Posted: Wed 11 Jun 2014 12:20 pm
by gluepack
Doubt that I was even up at that time of the morning. It is possible that there could have been a power cut that would have caused the system to reboot when the power came back on. However, my UPS has been working well in that regard and so I doubt that. My memory is poor, I will check some other files to see if there was anything happening around that time.

Re: Serious Spike Of Rain

Posted: Wed 11 Jun 2014 12:30 pm
by steve
The diags files will show what was going on at the time; if you zip up the diags folder and attach it, I'll take a look.

Re: Serious Spike Of Rain

Posted: Wed 11 Jun 2014 1:05 pm
by gluepack
Well, looks as if it did reboot sometime between 07:53 and 07:57 as Cumulus splits diag files then. I have attached the second one. There appear to be some comments re. abnormally high rainfall being ignored but, presumably, it didn't. It was doing a lot of WU updating at that time, presumably catchup from the system being down.

Re: Serious Spike Of Rain

Posted: Wed 11 Jun 2014 1:39 pm
by steve
There was some kind of problem with the station or the USB interface when it restarted - possibly related to whatever caused the restart - such that the data was offset by one byte, and was thus interpreted incorrectly.
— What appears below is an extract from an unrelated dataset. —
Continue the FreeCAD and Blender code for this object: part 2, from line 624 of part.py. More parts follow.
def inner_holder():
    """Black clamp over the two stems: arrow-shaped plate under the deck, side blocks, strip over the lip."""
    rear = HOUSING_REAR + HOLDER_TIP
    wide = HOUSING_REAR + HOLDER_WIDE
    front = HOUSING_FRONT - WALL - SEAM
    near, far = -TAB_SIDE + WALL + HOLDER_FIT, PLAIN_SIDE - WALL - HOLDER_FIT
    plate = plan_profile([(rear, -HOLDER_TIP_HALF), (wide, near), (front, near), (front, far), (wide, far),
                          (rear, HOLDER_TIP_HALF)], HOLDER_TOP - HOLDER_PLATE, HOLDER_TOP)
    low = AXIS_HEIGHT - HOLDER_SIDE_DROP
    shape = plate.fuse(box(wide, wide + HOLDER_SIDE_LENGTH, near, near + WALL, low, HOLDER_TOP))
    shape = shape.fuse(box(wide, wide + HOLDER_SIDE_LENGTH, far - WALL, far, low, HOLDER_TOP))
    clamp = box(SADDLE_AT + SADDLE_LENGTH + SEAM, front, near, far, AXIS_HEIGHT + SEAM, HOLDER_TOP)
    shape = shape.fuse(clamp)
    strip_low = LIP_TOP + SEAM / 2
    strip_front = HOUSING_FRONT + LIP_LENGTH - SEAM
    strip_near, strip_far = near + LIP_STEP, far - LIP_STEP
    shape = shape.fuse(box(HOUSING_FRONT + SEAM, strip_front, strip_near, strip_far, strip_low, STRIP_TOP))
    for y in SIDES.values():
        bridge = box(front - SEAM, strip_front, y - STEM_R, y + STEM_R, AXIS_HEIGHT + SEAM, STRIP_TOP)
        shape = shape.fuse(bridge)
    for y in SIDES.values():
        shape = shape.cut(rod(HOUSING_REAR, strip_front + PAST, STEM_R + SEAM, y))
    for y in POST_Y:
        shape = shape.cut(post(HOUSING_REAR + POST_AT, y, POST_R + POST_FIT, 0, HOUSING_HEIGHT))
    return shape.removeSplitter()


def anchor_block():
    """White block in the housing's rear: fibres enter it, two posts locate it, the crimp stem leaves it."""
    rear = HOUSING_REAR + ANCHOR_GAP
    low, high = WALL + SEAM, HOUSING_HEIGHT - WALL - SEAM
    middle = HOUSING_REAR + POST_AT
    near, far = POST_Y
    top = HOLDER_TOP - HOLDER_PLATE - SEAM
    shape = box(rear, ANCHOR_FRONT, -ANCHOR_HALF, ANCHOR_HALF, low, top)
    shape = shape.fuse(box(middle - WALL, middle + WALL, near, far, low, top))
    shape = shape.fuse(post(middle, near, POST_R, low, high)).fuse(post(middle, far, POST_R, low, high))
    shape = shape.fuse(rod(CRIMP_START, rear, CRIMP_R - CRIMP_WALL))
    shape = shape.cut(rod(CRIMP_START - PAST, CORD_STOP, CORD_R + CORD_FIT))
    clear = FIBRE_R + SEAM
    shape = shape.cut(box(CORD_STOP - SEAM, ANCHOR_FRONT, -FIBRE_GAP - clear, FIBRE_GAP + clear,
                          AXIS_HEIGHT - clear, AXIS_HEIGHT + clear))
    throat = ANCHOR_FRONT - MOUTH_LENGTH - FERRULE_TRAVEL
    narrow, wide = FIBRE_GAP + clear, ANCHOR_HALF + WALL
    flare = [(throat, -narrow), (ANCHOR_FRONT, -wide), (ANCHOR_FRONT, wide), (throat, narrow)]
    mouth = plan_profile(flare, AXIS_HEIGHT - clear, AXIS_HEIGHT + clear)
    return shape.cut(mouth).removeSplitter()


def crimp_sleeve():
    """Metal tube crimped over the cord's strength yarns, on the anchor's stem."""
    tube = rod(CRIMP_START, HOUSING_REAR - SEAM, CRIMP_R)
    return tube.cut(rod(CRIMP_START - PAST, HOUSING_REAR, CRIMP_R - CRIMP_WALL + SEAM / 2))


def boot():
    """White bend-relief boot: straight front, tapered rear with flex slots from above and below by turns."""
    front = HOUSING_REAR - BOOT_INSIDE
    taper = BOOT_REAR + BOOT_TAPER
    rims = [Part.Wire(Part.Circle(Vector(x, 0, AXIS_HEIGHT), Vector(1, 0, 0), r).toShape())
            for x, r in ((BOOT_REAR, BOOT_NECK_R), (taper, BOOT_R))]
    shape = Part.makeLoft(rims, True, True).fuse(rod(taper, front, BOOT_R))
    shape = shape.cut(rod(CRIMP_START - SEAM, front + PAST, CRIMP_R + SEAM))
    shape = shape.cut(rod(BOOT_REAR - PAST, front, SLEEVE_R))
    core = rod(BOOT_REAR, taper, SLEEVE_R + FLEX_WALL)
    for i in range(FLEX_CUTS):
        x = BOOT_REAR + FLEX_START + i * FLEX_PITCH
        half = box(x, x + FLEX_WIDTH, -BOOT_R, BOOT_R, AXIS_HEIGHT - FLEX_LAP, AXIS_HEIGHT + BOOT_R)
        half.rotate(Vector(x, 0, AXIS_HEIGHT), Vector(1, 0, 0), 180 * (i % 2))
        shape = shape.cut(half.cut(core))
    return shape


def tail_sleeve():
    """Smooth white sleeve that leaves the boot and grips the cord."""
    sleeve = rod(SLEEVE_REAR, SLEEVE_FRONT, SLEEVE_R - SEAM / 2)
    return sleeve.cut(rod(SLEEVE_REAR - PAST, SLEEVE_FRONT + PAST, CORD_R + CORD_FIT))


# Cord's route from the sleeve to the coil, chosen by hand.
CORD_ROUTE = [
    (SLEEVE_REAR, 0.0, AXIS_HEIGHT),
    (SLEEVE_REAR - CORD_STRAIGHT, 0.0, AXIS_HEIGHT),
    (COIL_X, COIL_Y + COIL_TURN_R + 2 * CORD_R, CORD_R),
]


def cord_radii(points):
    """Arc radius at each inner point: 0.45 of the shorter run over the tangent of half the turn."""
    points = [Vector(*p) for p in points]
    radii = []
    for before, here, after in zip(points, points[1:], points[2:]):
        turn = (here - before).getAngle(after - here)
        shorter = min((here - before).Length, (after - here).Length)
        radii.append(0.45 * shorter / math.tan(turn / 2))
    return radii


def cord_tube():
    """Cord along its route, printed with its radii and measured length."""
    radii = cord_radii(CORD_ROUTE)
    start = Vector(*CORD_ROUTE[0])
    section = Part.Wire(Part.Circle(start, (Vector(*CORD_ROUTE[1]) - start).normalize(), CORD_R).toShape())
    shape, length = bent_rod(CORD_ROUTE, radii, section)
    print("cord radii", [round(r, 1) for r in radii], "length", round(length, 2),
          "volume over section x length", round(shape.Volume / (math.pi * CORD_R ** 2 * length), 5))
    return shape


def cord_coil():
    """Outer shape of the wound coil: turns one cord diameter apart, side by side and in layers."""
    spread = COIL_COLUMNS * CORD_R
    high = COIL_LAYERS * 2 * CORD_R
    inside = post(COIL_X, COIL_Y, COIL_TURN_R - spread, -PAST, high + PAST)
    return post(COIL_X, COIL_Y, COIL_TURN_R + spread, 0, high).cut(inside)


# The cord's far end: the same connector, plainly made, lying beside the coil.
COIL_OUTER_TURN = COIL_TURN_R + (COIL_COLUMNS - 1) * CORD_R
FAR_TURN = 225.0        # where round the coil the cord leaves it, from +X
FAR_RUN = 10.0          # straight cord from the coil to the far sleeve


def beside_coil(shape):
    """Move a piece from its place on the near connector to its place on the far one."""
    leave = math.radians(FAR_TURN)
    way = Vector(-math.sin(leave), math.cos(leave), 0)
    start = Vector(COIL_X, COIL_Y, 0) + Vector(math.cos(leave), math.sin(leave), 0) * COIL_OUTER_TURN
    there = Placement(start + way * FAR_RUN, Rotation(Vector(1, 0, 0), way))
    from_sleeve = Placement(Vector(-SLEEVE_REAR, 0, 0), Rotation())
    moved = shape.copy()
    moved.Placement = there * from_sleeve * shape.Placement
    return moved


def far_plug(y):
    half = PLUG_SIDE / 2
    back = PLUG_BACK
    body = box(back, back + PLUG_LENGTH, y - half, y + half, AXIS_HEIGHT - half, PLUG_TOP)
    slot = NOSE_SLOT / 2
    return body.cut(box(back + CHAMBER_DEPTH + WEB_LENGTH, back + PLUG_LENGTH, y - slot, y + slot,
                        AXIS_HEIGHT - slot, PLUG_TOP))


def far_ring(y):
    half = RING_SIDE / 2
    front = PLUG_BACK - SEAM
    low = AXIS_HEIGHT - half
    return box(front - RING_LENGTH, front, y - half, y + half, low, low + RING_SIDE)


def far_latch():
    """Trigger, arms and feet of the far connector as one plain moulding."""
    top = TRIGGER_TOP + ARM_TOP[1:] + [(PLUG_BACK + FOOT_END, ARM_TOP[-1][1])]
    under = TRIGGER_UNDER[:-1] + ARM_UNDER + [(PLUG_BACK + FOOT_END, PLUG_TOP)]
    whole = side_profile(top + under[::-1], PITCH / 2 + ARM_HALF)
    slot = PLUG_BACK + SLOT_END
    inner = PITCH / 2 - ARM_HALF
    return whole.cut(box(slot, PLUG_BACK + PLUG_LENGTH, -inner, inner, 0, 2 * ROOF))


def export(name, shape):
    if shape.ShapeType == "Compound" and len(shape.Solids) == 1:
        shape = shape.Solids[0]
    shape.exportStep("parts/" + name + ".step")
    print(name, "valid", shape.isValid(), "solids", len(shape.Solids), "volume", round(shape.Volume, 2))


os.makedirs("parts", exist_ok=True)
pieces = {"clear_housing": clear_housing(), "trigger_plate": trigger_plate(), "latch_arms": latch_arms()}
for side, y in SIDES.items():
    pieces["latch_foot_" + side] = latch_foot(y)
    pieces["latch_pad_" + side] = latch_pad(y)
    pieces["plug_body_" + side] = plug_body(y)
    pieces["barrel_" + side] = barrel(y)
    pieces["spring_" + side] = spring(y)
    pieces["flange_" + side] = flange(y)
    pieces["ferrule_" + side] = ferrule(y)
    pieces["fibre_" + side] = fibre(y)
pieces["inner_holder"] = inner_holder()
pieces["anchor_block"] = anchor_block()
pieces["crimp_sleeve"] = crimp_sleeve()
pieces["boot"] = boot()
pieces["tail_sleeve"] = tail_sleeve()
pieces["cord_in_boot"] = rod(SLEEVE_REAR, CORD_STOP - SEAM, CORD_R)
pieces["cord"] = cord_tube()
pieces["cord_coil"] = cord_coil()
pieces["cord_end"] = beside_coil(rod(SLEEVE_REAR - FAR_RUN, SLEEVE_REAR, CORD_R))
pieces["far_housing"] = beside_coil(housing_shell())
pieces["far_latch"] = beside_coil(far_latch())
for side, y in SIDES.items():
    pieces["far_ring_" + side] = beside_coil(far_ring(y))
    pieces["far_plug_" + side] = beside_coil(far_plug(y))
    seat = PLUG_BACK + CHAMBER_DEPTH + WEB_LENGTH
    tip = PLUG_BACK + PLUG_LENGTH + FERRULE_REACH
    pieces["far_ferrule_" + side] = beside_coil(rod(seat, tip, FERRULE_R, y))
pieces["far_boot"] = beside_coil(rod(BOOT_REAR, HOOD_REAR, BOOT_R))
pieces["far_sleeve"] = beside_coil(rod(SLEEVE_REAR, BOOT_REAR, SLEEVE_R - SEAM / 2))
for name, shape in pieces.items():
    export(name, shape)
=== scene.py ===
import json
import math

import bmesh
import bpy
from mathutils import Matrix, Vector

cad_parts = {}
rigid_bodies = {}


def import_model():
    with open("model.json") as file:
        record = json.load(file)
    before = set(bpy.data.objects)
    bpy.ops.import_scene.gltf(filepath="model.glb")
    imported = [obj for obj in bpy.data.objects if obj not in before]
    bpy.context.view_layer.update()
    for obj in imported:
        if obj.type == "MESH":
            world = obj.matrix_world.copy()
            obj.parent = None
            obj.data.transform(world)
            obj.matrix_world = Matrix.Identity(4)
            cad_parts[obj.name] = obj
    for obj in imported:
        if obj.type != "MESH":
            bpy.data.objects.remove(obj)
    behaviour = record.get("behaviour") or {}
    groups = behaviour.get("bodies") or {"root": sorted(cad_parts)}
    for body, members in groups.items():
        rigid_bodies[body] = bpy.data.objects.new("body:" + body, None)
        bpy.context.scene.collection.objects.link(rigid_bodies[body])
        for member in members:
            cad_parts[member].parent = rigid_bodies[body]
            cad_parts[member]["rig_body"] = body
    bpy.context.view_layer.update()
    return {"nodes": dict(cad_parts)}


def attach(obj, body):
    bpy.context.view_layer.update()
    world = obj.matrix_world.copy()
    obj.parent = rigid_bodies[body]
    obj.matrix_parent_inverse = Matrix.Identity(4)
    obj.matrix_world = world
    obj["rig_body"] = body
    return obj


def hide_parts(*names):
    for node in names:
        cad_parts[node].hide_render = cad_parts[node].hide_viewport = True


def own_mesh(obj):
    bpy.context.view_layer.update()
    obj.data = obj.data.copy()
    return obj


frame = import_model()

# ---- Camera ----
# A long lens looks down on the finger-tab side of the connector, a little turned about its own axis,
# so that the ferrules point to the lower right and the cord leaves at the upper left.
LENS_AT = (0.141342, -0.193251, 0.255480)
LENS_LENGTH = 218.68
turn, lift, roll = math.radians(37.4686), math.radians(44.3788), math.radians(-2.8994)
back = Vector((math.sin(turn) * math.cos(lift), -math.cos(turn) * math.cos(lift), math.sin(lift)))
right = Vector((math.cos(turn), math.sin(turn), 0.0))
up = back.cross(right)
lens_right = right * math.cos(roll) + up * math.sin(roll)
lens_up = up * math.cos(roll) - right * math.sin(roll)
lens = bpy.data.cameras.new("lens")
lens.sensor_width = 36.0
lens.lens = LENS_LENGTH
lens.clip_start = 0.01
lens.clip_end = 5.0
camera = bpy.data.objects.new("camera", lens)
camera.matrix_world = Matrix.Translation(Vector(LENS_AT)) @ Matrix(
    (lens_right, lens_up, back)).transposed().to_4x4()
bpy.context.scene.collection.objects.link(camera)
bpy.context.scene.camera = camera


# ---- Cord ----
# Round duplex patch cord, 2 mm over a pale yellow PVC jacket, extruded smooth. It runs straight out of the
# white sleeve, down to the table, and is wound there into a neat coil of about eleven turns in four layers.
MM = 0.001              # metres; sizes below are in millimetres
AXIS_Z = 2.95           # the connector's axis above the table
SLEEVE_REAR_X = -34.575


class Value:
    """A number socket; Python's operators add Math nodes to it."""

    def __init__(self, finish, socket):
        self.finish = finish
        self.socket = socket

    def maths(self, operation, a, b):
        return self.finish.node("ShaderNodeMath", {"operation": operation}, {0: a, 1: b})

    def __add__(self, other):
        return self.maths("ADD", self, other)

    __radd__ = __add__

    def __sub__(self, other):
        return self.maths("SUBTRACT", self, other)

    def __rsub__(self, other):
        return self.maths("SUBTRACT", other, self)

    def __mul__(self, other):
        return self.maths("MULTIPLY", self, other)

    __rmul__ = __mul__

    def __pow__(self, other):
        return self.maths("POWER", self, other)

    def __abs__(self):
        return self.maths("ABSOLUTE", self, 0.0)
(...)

It did manage to ignore a lot of that garbage data, but it's hard to deal perfectly with what was effectively random numbers. As it had restarted almost immediately, it didn't actually need most of the data from the logger anyway. It's possible that the latest version would have coped slightly better than the old version you're using; I'm constantly doing tweaks to avoid problems caused by the hardware's bad behaviour.

Restarting from the backup files at the time would probably have automatically fixed the data, but three days later it's probably not worth doing that now.